Sunday, September 12, 2004
"If you are not bleeding all over the place, you are put on the back burner," Ms. Pacione said, "unless of course you have money or know somebody."
Despite what politicians and academics say, I'm convinced that we have a superior system to Canada's. Very few people are unable to find a doctor here in the States, and our waiting times to see one for an acute problem are much lower - usually one or two days. When people complain about the uninsured, what they're really complaining about is the fact that they have to pay for their healthcare, not that they can't get an appointment with a doctor. The Canadians pay for their healthcare in spades through higher taxes, but they still can't get an appointment.
UPDATE: From a reader:
Let's be clear, Americans are paying in spades--the highest per capita expenditure in the world --whether you are paying in the form of taxes, employee contributions, reduced employer/corporate profits or lower wages we are paying--in some parts of the country the cost of a family plan now substantially exceeds one's gross earnings at the minimum wage. Let's not even discuss the lack of a correlation between our high per capita expenditure and health outcome/status (and on many independent polls we are not more satisfied than other industrialized countries).
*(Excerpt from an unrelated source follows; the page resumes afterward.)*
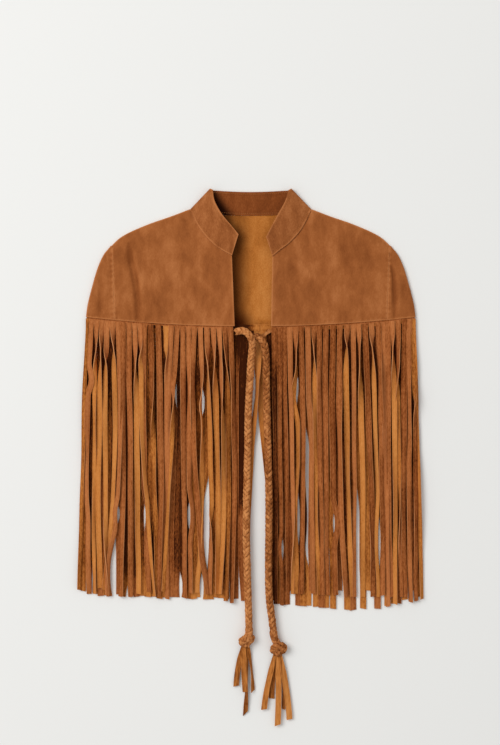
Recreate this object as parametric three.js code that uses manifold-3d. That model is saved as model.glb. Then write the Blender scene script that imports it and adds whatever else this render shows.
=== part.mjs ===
// A fringed suede shoulder cape, laid flat on its back with its tie half knotted.
// Millimetres, +Z up. X runs across the cape, +Y towards the collar, and the surface it lies on is z = 0.
// The drawing below is about the middle of the yoke. The finished part's origin is the middle of the
// footprint of the cape without its ties, on the surface it lies on.
import * as THREE from "three";
import { mergeVertices } from "three/addons/utils/BufferGeometryUtils.js";
import Module from "manifold-3d";

const wasm = await Module();
wasm.setup();

// ---- Driving sizes ----
const SUEDE = 1.4; // one layer of the yoke
const COLLAR_WALL = 2; // collar band, suede outside and in
const THONG = 1.2; // fringe and tassel leather
const SEAM_GAP = 0.5; // between two pieces that are sewn edge to edge
const LAYER_GAP = 0.3; // between two pieces that lie on each other

const HEM_HALF_WIDTH = 264;
const HEM_CENTRE_Y = -91;
const HEM_SIDE_RISE = 15; // the hem curves up to the side folds by this
const SHOULDER_POINT = { x: 222, y: 39 }; // where the cap seam meets the shoulder
const CAP_SEAM_HEM_X = 218;
const NECK_POINT = { x: 97.5, y: 96.5 }; // where collar and shoulder meet
const BACK_NECK_Y = 86.3;
const COLLAR_TOP_Y = 125.4; // top edge of the collar at the centre back
const COLLAR_CORNER = { x: 64, y: 130 }; // where the collar folds from front to back

const BACK_MID = SUEDE / 2;
const SIDE_MID = 6; // height of the front yoke's middle surface over most of its width
const SHOULDER_MID = 2.6; // and along the shoulder seam
const SHOULDER_ROLL = 16; // width over which it comes down to that seam

const NECK_STEPS = 7; // steps along each front neck seam, shared by panel and collar
const STRIP_TUCK = 12; // the fringe's uncut strip reaches this far under the yoke
const STRIP_SHOWS = 3; // and this far below its hem
const CORD_DIAMETER = 12.5;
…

And for many of the uninsured it isn't just a complaint that now they have to pay for health care--it is a complaint that it is either unaffordable or unobtainable. Realistically, tell me how a single mom or couple with one child affords health insurance when there is no employer contribution or they are self employed and make $13.00 per hour (not an unrealistic wage for many jobs). Imaging trying to squeeze it out at $6-10.00 per hour or if you only work part time, are an emancipated student, recently unemployed, etc.. Do the math after taxes, housing, food, transportation, and utilities--And remember, not every one lives in Ohio--how about Boston or SF where housing may well be double this.
Gross wages 26,000
Less taxes 4-6000 (state. local, sales, fica, federal, etc)
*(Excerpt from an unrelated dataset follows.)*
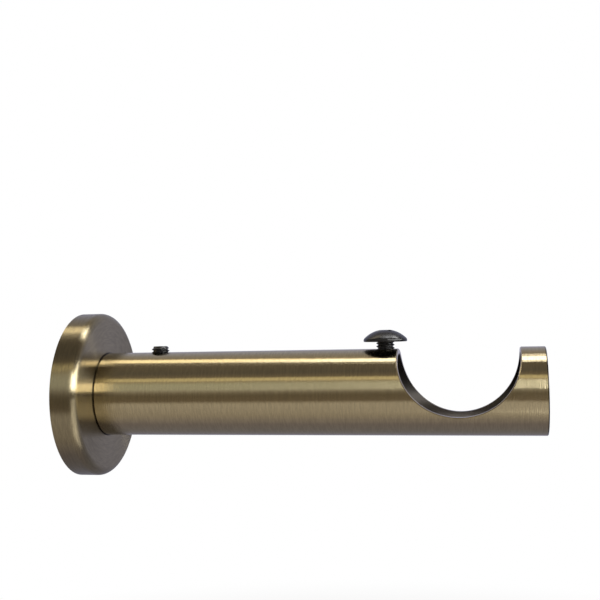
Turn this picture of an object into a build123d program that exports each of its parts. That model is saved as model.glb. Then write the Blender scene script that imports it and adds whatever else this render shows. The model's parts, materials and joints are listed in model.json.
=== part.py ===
from build123d import *
import os

# Curtain pole bracket of the cylinder kind, in millimetres.
# A wall plate with a turned spigot is screwed to the wall. A pressed rose covers it,
# and a tube, the barrel, slides over the spigot, traps the rose and is locked by a grub screw.
# The pole drops into the half-round cup cut across the barrel, under the head of a retaining screw.
# The origin is the centre of the wall face: X goes straight out from the wall, Z goes up,
# and the pole lies along Y.

# Pole and its cup
pole_diameter = 25.4
pole_clearance = 0.25
pole_height = 8.0
cup_edge_break = 0.2
rim_tolerance = 0.01

# Barrel
barrel_diameter = 19.0
barrel_wall = 1.2
barrel_reach = 105.0
barrel_beyond_cup = 5.3
barrel_end_chamfer = 0.3

# Rose
rose_diameter = 37.5
rose_depth = 5.85
rose_wall = 1.2
rose_edge_radius = 1.8
rose_inner_chamfer = 0.5
rose_hole_clearance = 0.15

# Wall plate, its spigot and the holes for the wall screws
plate_thickness = 2.5
plate_clearance = 0.75
spigot_length = 20.5
spigot_clearance = 0.1
spigot_chamfer = 0.8
wall_screw_count = 3
wall_screw_hole_radius = 2.15
countersink_radius = 3.8
countersink_depth = 1.6

# Grub screw
screw_diameter = 4.0
thread_clearance = 0.05
grub_from_rose = 12.75
grub_length = 4.0
grub_stand = 1.4
grub_seat_gap = 0.03
grub_groove_margin = 0.6
grub_top_chamfer = 0.3
grub_point_chamfer = 0.7
hex_across_flats = 2.0
hex_depth = 2.0

# Retaining screw
retaining_from_cup = 2.95
retaining_stand = 1.55
retaining_length = 12.0
retaining_tip_chamfer = 0.5
head_diameter = 9.6
head_height = 2.6
head_rim_height = 0.6
head_rim_chamfer = 0.2
head_crown_radius = 1.2
recess_span = 5.0
recess_root_span = 1.7
recess_width = 0.9
recess_depth = 1.7
recess_turn = 40.0

# End cap
cap_thickness = 0.8
cap_edge_chamfer = 0.15
plug_clearance = 0.05
plug_length = 3.0
plug_wall = 0.9

# Radii and places that follow from the sizes
barrel_radius = barrel_diameter / 2
bore_radius = barrel_radius - barrel_wall
cup_radius = pole_diameter / 2 + pole_clearance
pole_projection = barrel_reach - barrel_beyond_cup - cup_radius
rose_radius = rose_diameter / 2
spigot_radius = bore_radius - spigot_clearance
plate_radius = rose_radius - rose_wall - plate_clearance
screw_radius = screw_diameter / 2
tapped_hole_radius = screw_radius + thread_clearance
head_radius = head_diameter / 2
plug_radius = bore_radius - plug_clearance
grub_x = rose_depth + grub_from_rose
grub_top_z = barrel_radius + grub_stand
grub_tip_z = grub_top_z - grub_length
retaining_x = pole_projection - cup_radius - retaining_from_cup
head_seat_z = barrel_radius + retaining_stand
cap_seat_x = barrel_reach - cap_thickness


def turned(outline, axis):
    """Solid turned about X from (x, radius) points, or about Z from (radius, z) points."""
    with BuildPart() as solid:
        with BuildSketch(Plane.XZ):
            with BuildLine():
                Polyline(*outline, close=True)
            make_face()
        revolve(axis=axis)
    return solid.part


def make_wall_plate():
    """Round plate with countersunk holes, and a spigot with a groove where the grub screw bites."""
    spigot_end = rose_depth + spigot_length
    groove_radius = grub_tip_z - grub_seat_gap
    groove_half = screw_radius + grub_groove_margin
    plate = turned(
        [
            (0, 0),
            (0, plate_radius),
            (plate_thickness, plate_radius),
            (plate_thickness, spigot_radius),
            (grub_x - groove_half, spigot_radius),
            (grub_x - groove_half, groove_radius),
            (grub_x + groove_half, groove_radius),
            (grub_x + groove_half, spigot_radius),
            (spigot_end - spigot_chamfer, spigot_radius),
            (spigot_end, spigot_radius - spigot_chamfer),
            (spigot_end, 0),
        ],
        Axis.X,
    )
    ring_radius = (spigot_radius + plate_radius) / 2
    with BuildPart() as drilled:
        add(plate)
        with Locations(Plane.YZ.offset(plate_thickness)):
            with PolarLocations(ring_radius, wall_screw_count, 90):
                Hole(wall_screw_hole_radius, 2 * plate_thickness)
                Cone(
                    wall_screw_hole_radius,
                    countersink_radius,
                    countersink_depth,
                    align=(Align.CENTER, Align.CENTER, Align.MAX),
                    mode=Mode.SUBTRACT,
                )
    return drilled.part


def make_rose():
    """Pressed cover: a shallow cup of even wall, with a rounded front edge and a spigot hole."""
    hole_radius = spigot_radius + rose_hole_clearance
    inner_x = rose_depth - rose_wall
    inner_radius = rose_radius - rose_wall
    with BuildPart() as rose:
        with BuildSketch(Plane.XZ) as profile:
            with BuildLine():
                Polyline(
                    (rose_depth, hole_radius),
                    (rose_depth, rose_radius),
                    (0, rose_radius),
                    (0, inner_radius),
                    (inner_x - rose_inner_chamfer, inner_radius),
                    (inner_x, inner_radius - rose_inner_chamfer),
                    (inner_x, hole_radius),
                    close=True,
                )
            make_face()
            front_corner = profile.vertices().sort_by_distance((rose_depth, rose_radius, 0))[0]
            fillet(front_corner, rose_edge_radius)
        revolve(axis=Axis.X)
    return rose.part


def make_cup_cutter():
    """Bar with a half-round bottom and straight sides, as wide as the cup and open at the top."""
    with BuildPart() as cutter:
        with BuildSketch(Plane.XZ):
            with Locations((pole_projection, pole_height)):
                Circle(cup_radius)
                Rectangle(2 * cup_radius, barrel_diameter, align=(Align.CENTER, Align.MIN))
        extrude(amount=barrel_diameter, both=True)
    return cutter.part


def on_cup_rim(edge):
    """True where the cup cuts the outside of the tube."""
    for share in (0.1, 0.5, 0.9):
        point = edge @ share
        off_tube = abs((point.Y**2 + point.Z**2) ** 0.5 - barrel_radius)
        beyond_cup = abs(point.X - pole_projection) - cup_radius
        if max(off_tube, beyond_cup) > rim_tolerance:
            return False
    return True


def make_barrel():
    """Tube with the pole's cup cut across it and two tapped holes along its top."""
    tube = turned(
        [
            (rose_depth, bore_radius),
            (rose_depth, barrel_radius - barrel_end_chamfer),
            (rose_depth + barrel_end_chamfer, barrel_radius),
            (cap_seat_x, barrel_radius),
            (cap_seat_x, bore_radius),
        ],
        Axis.X,
    )
    barrel = tube - make_cup_cutter()
    barrel = chamfer(barrel.edges().filter_by(on_cup_rim), cup_edge_break)
    centred_above = (Align.CENTER, Align.CENTER, Align.MIN)
    for x in (grub_x, retaining_x):
        barrel -= Pos(x, 0, 0) * Cylinder(tapped_hole_radius, barrel_diameter, align=centred_above)
    return barrel


def make_end_cap():
    """Flush disc that closes the free end, with a hollow plug in the tube's bore."""
    plug_start = cap_seat_x - plug_length
    hollow_radius = plug_radius - plug_wall
    return turned(
        [
            (plug_start, hollow_radius),
            (plug_start, plug_radius),
            (cap_seat_x, plug_radius),
            (cap_seat_x, barrel_radius),
            (barrel_reach - cap_edge_chamfer, barrel_radius),
            (barrel_reach, barrel_radius - cap_edge_chamfer),
            (barrel_reach, 0),
            (cap_seat_x, 0),
            (cap_seat_x, hollow_radius),
        ],
        Axis.X,
    )


def make_grub_screw():
    """Headless screw with a hexagon socket, standing a little above the barrel."""
    screw = turned(
        [
            (0, grub_tip_z),
            (screw_radius - grub_point_chamfer, grub_tip_z),
            (screw_radius, grub_tip_z + grub_point_chamfer),
            (screw_radius, grub_top_z - grub_top_chamfer),
            (screw_radius - grub_top_chamfer, grub_top_z),
            (0, grub_top_z),
        ],
        Axis.Z,
    )
    hexagon = RegularPolygon(hex_across_flats / 2, 6, major_radius=False)
    socket = extrude(Pos(0, 0, grub_top_z) * hexagon, -hex_depth)
    return Pos(grub_x, 0, 0) * (screw - socket)


def make_cross_recess():
    """Two tapered blades that cross on the screw's axis, from the top of the head down."""
    top_z = head_seat_z + head_height
    with BuildPart() as blade:
        with BuildSketch(Plane.XZ):
            with BuildLine():
                Polyline(
                    (-recess_root_span / 2, top_z - recess_depth),
                    (recess_root_span / 2, top_z - recess_depth),
                    (recess_span / 2, top_z),
                    (-recess_span / 2, top_z),
                    close=True,
                )
            make_face()
        extrude(amount=recess_width / 2, both=True)
    return Rot(0, 0, recess_turn) * blade.part + Rot(0, 0, recess_turn + 90) * blade.part


def make_retaining_screw():
    """Screw with a low domed head, flat at its crown, and a long plain shank."""
    dome_rise = head_height - head_rim_height
    crown_to_centre = (head_radius**2 + dome_rise**2 - head_crown_radius**2) / (2 * dome_rise)
    dome_radius = (crown_to_centre**2 + head_crown_radius**2) ** 0.5
    tip_z = head_seat_z - retaining_length
    rim_z = head_seat_z + head_rim_height
    top_z = head_seat_z + head_height
    with BuildPart() as screw:
        with BuildSketch(Plane.XZ):
            with BuildLine():
                Polyline(
                    (head_crown_radius, top_z),
                    (0, top_z),
                    (0, tip_z),
                    (screw_radius - retaining_tip_chamfer, tip_z),
                    (screw_radius, tip_z + retaining_tip_chamfer),
                    (screw_radius, head_seat_z),
                    (head_radius - head_rim_chamfer, head_seat_z),
                    (head_radius, head_seat_z + head_rim_chamfer),
                    (head_radius, rim_z),
                )
                RadiusArc((head_radius, rim_z), (head_crown_radius, top_z), -dome_radius)
            make_face()
        revolve(axis=Axis.Z)
    return Pos(retaining_x, 0, 0) * (screw.part - make_cross_recess())


pieces = {
    "wall_plate": make_wall_plate(),
    "rose": make_rose(),
    "barrel": make_barrel(),
    "end_cap": make_end_cap(),
    "grub_screw": make_grub_screw(),
    "retaining_screw": make_retaining_screw(),
}

os.makedirs("parts", exist_ok=True)
for name, piece in pieces.items():
    export_step(piece, f"parts/{name}.step")
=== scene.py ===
# %% [markdown]
# # A curtain pole bracket in brushed antique brass
#
# The bracket is a short tube that stands out from the wall. A round rose hides its wall plate,
# and a half-round cup near the free end carries the pole. Of its two black screws, the one near
# the rose locks the tube in place, and the one beside the cup holds the pole down.
# The CAD model already holds every size and every moving part. This lesson adds what a camera
# sees: real screw threads, the brushed metal, and the light that draws bands along the tube.

# %% Load the CAD model as a fixed frame
import json
import math

import bmesh
import bpy
from mathutils import Matrix, Vector

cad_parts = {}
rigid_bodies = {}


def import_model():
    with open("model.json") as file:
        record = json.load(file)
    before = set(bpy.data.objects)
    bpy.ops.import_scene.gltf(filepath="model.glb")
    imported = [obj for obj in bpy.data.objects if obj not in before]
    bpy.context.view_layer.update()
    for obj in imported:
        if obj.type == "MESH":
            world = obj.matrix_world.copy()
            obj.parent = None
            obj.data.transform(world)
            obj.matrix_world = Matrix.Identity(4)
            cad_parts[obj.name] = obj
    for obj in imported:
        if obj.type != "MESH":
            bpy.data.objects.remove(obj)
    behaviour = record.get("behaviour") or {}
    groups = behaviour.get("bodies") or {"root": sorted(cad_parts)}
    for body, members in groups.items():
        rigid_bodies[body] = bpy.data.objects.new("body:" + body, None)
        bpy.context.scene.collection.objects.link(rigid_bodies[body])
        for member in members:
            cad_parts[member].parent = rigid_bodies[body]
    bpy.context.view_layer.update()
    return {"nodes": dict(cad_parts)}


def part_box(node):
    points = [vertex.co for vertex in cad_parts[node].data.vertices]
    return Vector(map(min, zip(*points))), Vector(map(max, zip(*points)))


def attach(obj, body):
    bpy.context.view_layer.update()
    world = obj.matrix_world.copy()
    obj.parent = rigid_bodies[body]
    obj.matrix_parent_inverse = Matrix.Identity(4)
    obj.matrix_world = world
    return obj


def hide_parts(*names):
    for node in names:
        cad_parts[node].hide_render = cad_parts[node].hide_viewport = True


for leftover in list(bpy.data.objects):
    bpy.data.objects.remove(leftover)

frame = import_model()

# %% [markdown]
# ## The camera
#
# A product photo like this is taken from close by with a long lens. Perspective still shows:
# the far end of the tube looks larger because the camera stands nearer to it. So the camera is
# placed where the photo's outlines say it stood, and not moved back for comfort.
# Three turns aim it: the heading round Z, the tilt up from level, and a small roll.

# %% Camera
photo_pixels = 600
focal_pixels = 915.1
sensor_mm = 36.0
camera_place = Vector((0.092926, -0.201797, 0.013676))
camera_heading = math.radians(11.513)
camera_tilt = math.radians(1.969)
camera_roll = math.radians(-1.161)

camera_data = bpy.data.cameras.new("camera")
camera_data.sensor_width = sensor_mm
camera_data.lens = focal_pixels * sensor_mm / photo_pixels
camera_data.clip_start = 0.01
camera_data.clip_end = 20.0
camera = bpy.data.objects.new("camera", camera_data)
camera.matrix_world = (
    Matrix.Translation(camera_place)
    @ Matrix.Rotation(camera_heading, 4, "Z")
    @ Matrix.Rotation(math.radians(90) + camera_tilt, 4, "X")
    @ Matrix.Rotation(camera_roll, 4, "Z")
)
bpy.context.scene.collection.objects.link(camera)
bpy.context.scene.camera = camera
print("lens in mm:", round(camera_data.lens, 2))

# %% [markdown]
# ## Small helpers for node trees
#
# Every material here is built from nodes. Two short helpers keep those cells readable: one adds
# a node and sets its options, the other links an output to an input.

# %% Node helpers
def add_node(tree, kind, **options):
    """A new node of that kind, with its options set."""
    node = tree.nodes.new(kind)
    for name, value in options.items():
        setattr(node, name, value)
    return node


def link(tree, source, target):
    """Links an output socket to an input socket."""
    tree.links.new(source, target)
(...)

Housing + Utilities 6000-7,200
Transportation (for work) 4,000
Medical insurance 6,000 to 9,000
Yes, we do pay in spades - for health insurance. That's because there aren't many catastrophic plans out there, and because it's extremely difficult to get insurance as an individual. Things would be better if the risk were distributed more evenly across the population rather than through employment pools. For one, it would increase the competition for different health plans. People would be much more willing to purchase catastrophic plans and pay out of pocket for the simple things (an office visit with a primary care doctor is generally around $50-$60, cheaper for cash-only practices that don't have to process insurance claims.) But when an employer is paying the bill for the insurance, which is the case for most people, there's no incentive to purchase catastrophic plans. Everyone wants comprehensive plans that cover as much as possible. Unions demand them. Employees of small businesses expect them, or they'll find work with larger employers. As a result, few insurance companies offer catastrohpic coverage, but they all offer comprehensive coverage - at very hefty prices, of course.
As I said in the original post, divorcing health insurance from employment would be a major step forward in correcting this, and in making health insurance more affordable. Of course, that means giving up some benefits for the majority of people, which never sits well.